I left my sneakers at my parents’ house this weekend. I forgot I had even pulled them out of the car this Easter weekend, and I really shouldn’t have, since I didn’t do any running while home for the holiday, but as anyone who tries to keep up some sort of regular running schedule knows, it is good to be prepared with sneakers.
When I got the text from my mom with the horrifying news that my sneakers had been left behind, we were jut getting pre-roadtrip coffees not too far away from her house. I almost considered turning around to get them, but my father told me he’d be in Halifax within a day or two and could bring the sneakers to me. Saving the kids from an extra 15 minutes in the car when we had a four hour drive ahead of us was important, so we kept on going towards our home and away from those tried and true trainers.
Not everyone would consider me a runner. I’m certainly not anywhere close to an elite. At the moment, I can’t even run consequtively for five minutes. Over the past handful of years, my running career has had me training and re-training myself over and over to be able to run. I’ve been fast and slow, run 5K races and one particularly cool destination half-marathon. I even lumbered through a few races while pregnant. So quite honestly, by this point, regardless of the fact that my “runs” consist of more walking than running, I’m a runner dammit, and I am claiming that title proudly.
It has been 6 days since I’ve last gone on a run and it is showing.
It isn’t showing in the way my pants fit or how many chins I currently have. It takes nine months to get a fully pregnant body, and I’m reminding myself that it also takes time to get this body back to its new normal too. Running will help, but the way I look isn’t why I run. No, I can tell that I haven’t run in a few days because I’m feeling incredibly cooped-up and overwhelmed. My time is devoted to raising these children and taking care of this house while my body is constantly being used as a jungle gym or a bottle or all the countless other things that the body of a wife and a mother is used for. These things are generally all good but there is a point in which it all becomes a little too much too.
I reach that point often these days.
I run to feel and claim my body as mine. Running is to be present in my body and master over it. It is to declare that my body is not only a vessel for tiny humans and their milk. Those things make my body wonderful and powerful and give it meaning. But I need to declare that it is mine too. I need to recognize myself in the mirror through the stretched and saggy stomach skin, the chest scratches made from tiny fingers, and the luggage under my eyes. My body shouts at anyone who looks at it that I Am Mother! but I also need it to whisper the afterthought that I am also me.
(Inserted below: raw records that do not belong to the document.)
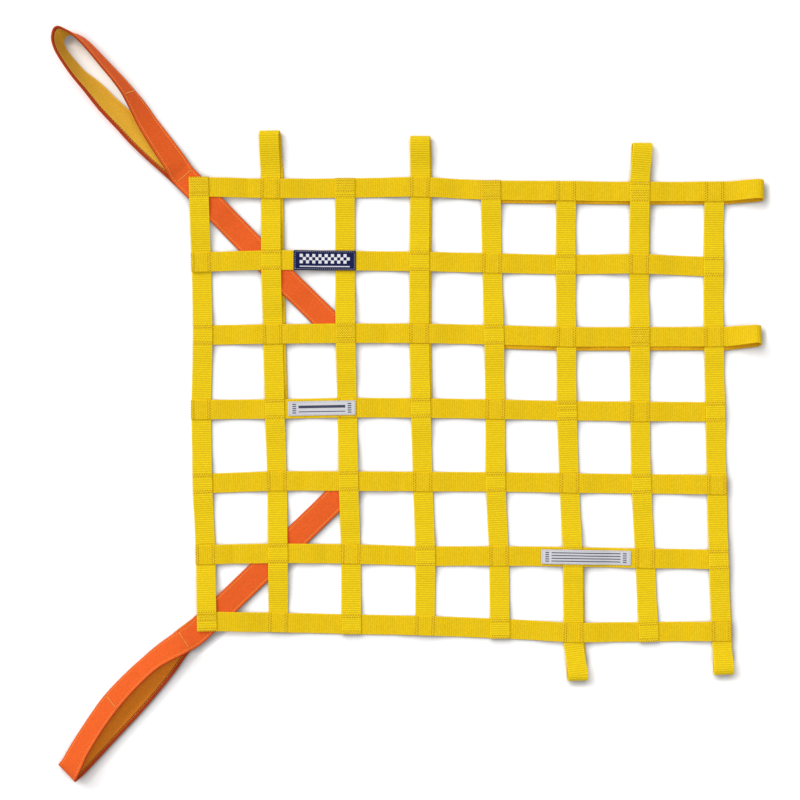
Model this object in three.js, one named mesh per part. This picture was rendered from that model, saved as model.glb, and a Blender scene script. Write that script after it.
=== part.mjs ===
// A racing window net laid flat on its back: upright and level straps woven over and under each
// other, seven of them turned back into fixing loops, and two covered release straps behind them.
// Lengths are in millimetres and angles in degrees. X runs right, Y up the net and Z off the floor.
import * as THREE from "three";

// Webbing of the net
const STRAP_WIDTH = 20;
const STRAP_THICK = 1.4;
const PITCH = 75;

// Webbing and cover of a release strap, sewn flat on each other
const RELEASE_WIDTH = 25;
const RELEASE_WEBBING_THICK = 1.2;
const RELEASE_COVER_THICK = 1.0;

// Labels sewn on level straps
const LABEL_THICK = 1.0;

// Air between two layers that lie on each other, and how a strap comes down past what it crosses
const GAP = 0.3;
const SIDE_MARGIN = 1.6;
const RAMP_BASE = 12;
const RAMP_PER_LIFT = 6;

// Even place of the first crossing, top left, seen from above
const FIRST_X = -211.0;
const FIRST_Y = 219.5;

// How far a strap runs on past its last crossing before its loop starts to open, and how far a
// turned-back leg runs on past the last crossing that it passes under
const LOOP_START = 13;
const LEG_TAIL = 6;

// Least height of a hand loop's lower edge
const LOOP_CLEAR = 0.15;

// Steps of the curves
const NOSE_STEPS = 6;
const RISE_STEPS = 5;
const SPLINE_STEPS = 2;
const RAMP_STEPS = 3;
const HEIGHT_SAMPLES = 8;
const HEADING_STEP = 0.5;
const LEAST_STEP = 0.6;

// Rounds in which every strap is laid on what it crosses until nothing moves
const SETTLE_ROUNDS = 8;

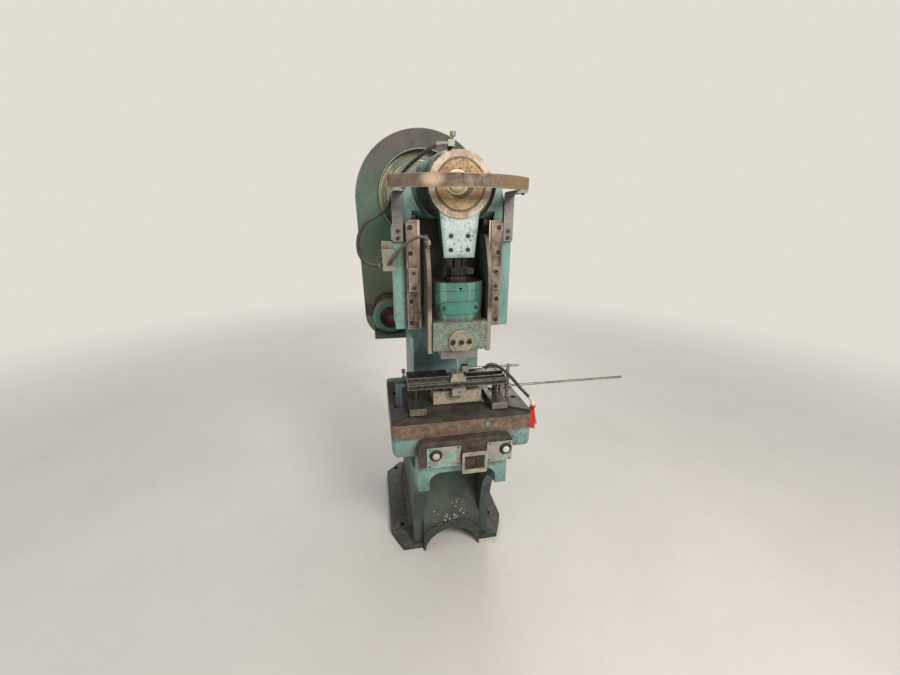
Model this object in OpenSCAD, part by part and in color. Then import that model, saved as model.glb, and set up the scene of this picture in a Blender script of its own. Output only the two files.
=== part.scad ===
/* [Frame] */
// Height of the crank axis above the floor
crank_z = 1734; // [1700:1:1780]
// Half width of the column
column_half_w = 156; // [150:1:164]
// Half width of the head behind the guide cheeks
head_half_w = 205; // [202:1:215]
// Half width across the guide cheeks
cheek_half_w = 240; // [238:1:255]
// Front face of the head, behind the ram's axis
head_front = 75; // [70:1:85]
// Depth of the guide cheeks from front to back
cheek_depth = 185; // [175:1:210]
// Front face of the column in the throat
column_front = 234; // [230:1:260]
// Back face of the casting
column_back = 660; // [620:1:700]
// Height of the head from its underside to the crank axis
head_drop = 577; // [560:1:590]
// Height of the flare from the column to the head
flare_h = 97; // [80:1:120]
// Radius of the throat's lower fillet
throat_r = 60; // [40:1:62]
// Radius of the throat's upper fillet
throat_top_r = 44; // [30:1:46]

/* [Crank recess] */
// Radius of the round recess in the head's front
recess_r = 169; // [162:1:174]
// Depth of the wide part of the recess
recess_depth = 35; // [30:1:45]
// Radius of the machined seat in the recess
seat_r = 148; // [140:1:155]
// Depth of the machined seat
seat_depth = 25; // [20:1:30]
// Radius of the bearing boss
boss_r = 122; // [100:1:126]
// Length of the bearing boss behind the casting
boss_out = 25; // [15:1:40]

/* [Ram guide] */
// Half width of the wide part of the ram channel
way_half_w = 166; // [162:1:170]
// Depth of the wide part of the ram channel
way_depth = 38; // [34:1:44]
// Half width of the deep part of the ram channel
channel_half_w = 132; // [130:1:136]
// Depth of the ram channel
channel_depth = 110; // [105:1:125]
// Top of the ram channel below the crank axis
channel_drop = 134; // [125:1:140]
// Running clearance between the ram's flanges and the guides
way_gap = 0.1; // [0.05:0.01:0.15]
// Thickness of the gib plates
gib_t = 29; // [24:1:32]
// Width of the gib plates
gib_w = 54; // [50:1:58]
// Inner edge of the gib plates
gib_in = 140; // [136:1:142]
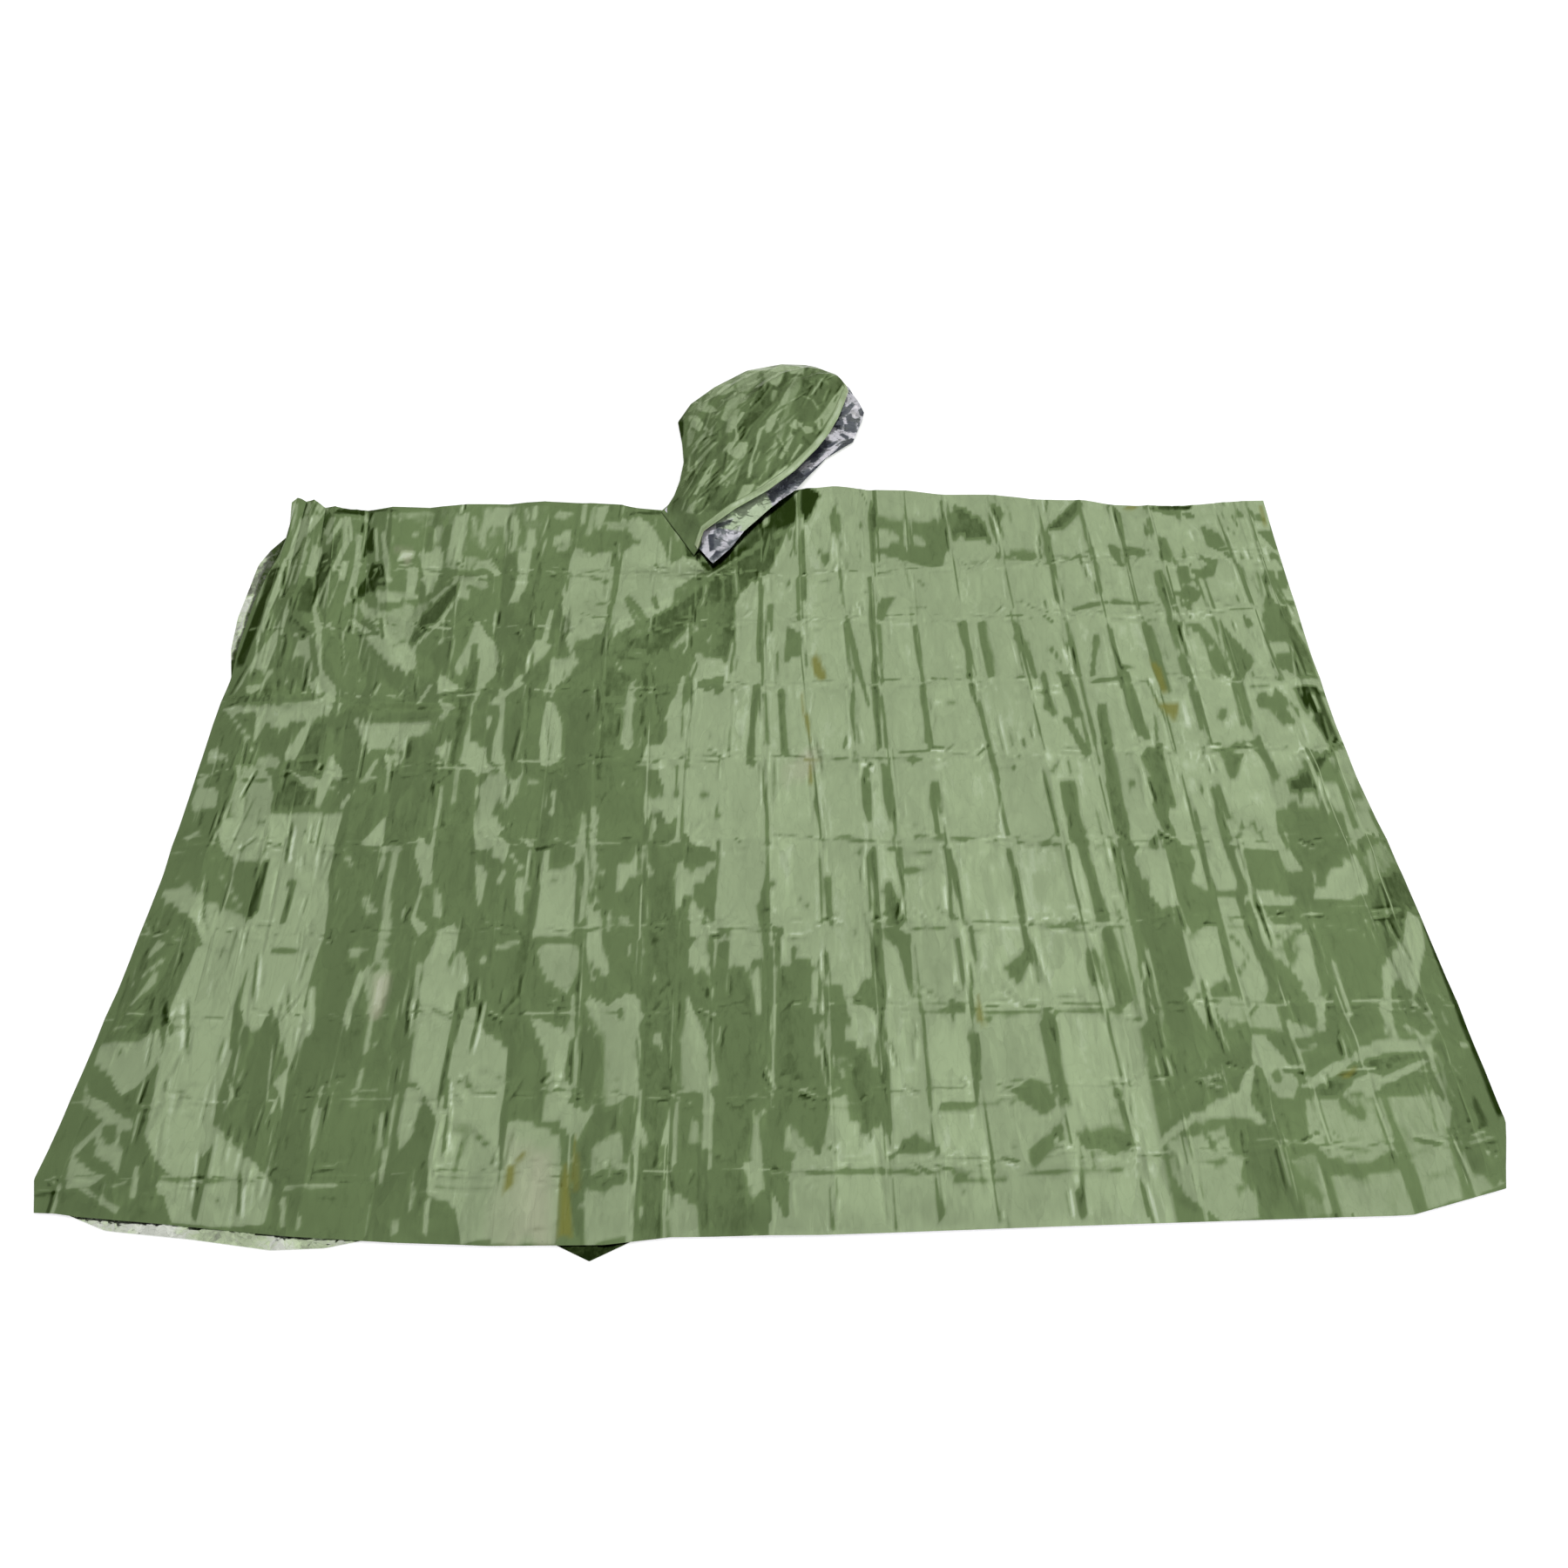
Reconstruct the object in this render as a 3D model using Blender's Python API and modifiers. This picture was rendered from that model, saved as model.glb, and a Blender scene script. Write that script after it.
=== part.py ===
"""Rain poncho of thin metallised film, laid flat on its back with the hood turned to one side.

The back panel lies on the surface, the front panel lies on it, and the two meet at the
shoulder fold. The front is creased by the folds it was packed in, a row of pleats gathers its
left shoulder, and a deep fold runs down from the neck. The hood lies in profile above the
neck opening, and its near side stands clear of the far one.
"""

import math
from collections import namedtuple

import bmesh
import bpy

# Sizes are in metres. The origin is on the surface below the middle of the body, X runs
# across the wearer, and Y runs from the hem to the shoulder.
MM = 0.001
WALL = 1.0 * MM  # wall that stands for the film
CLEAR = 0.3 * MM  # kept between pieces that touch
HEM_Y = -0.53
WAIST_Y = -0.08
CHEST_Y = 0.22
SHOULDER_Y = 0.50

# Where a panel's side edges lie at a distance up the body.
Side = namedtuple("Side", "y left right")
FRONT_SIDES = (
    Side(-0.520, -0.640, 0.624),
    Side(-0.486, -0.650, 0.634),
    Side(-0.427, -0.645, 0.652),
    Side(-0.277, -0.636, 0.646),
    Side(-0.140, -0.632, 0.639),
    Side(0.000, -0.634, 0.627),
    Side(0.087, -0.636, 0.624),
    Side(0.160, -0.634, 0.624),
    Side(0.210, -0.638, 0.624),
    Side(0.300, -0.639, 0.626),
    Side(0.400, -0.630, 0.628),
    Side(0.430, -0.625, 0.629),
    Side(0.510, -0.638, 0.632),
)
BACK_SIDES = (
    Side(-0.486, -0.643, 0.626),
    Side(-0.420, -0.640, 0.647),
    Side(-0.277, -0.631, 0.641),
    Side(0.000, -0.629, 0.622),
    Side(0.160, -0.634, 0.619),
    Side(0.214, -0.647, 0.620),
    Side(0.269, -0.652, 0.621),
    Side(0.369, -0.650, 0.623),
    Side(0.400, -0.641, 0.624),
    Side(0.440, -0.622, 0.625),
    Side(0.510, -0.632, 0.627),
)

# How far a panel reaches down to its hem and up to its shoulder, across the body.
Reach = namedtuple("Reach", "x hem shoulder")
FRONT_REACH = (
    Reach(-0.645, -0.517, 0.500),
    Reach(-0.622, -0.518, 0.500),
    Reach(-0.602, -0.521, 0.489),
    Reach(-0.570, -0.524, 0.473),
    Reach(-0.547, -0.526, 0.479),
    Reach(-0.420, -0.539, 0.490),
    Reach(-0.329, -0.545, 0.498),
    Reach(-0.247, -0.548, 0.498),
    Reach(-0.149, -0.547, 0.483),
    Reach(-0.093, -0.540, 0.490),
    Reach(0.036, -0.538, 0.531),
    Reach(0.089, -0.536, 0.530),
    Reach(0.235, -0.530, 0.516),
    Reach(0.407, -0.524, 0.499),
    Reach(0.462, -0.522, 0.491),
    Reach(0.526, -0.520, 0.491),
    Reach(0.544, -0.519, 0.492),
    Reach(0.631, -0.494, 0.504),
    Reach(0.656, -0.483, 0.504),
)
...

In these early days, when I am just teaching my body to run again and praying that it responds, I run to escape. I go to the gym a few streets over and I plug in my headphones to watch some cable tv. I run for a few minutes and then walk for a few minutes on my very own treadmill that goes nowhere. But I don’t need it to go anywhere. The treadmill is the destination. Without that destination, I’d never have a reason to leave the house on my own. It doesn’t make sense to leave the baby at home unless I’m going to workout. And while I can’t be gone for long, a thirty minutes jog is easy to justify. I run because it is an acceptable escape.
I love motherhood but in order to be good at it, I need this.
My Dad dropped off my sneakers today. If you’re looking for me tonight, I’ll be at the gym.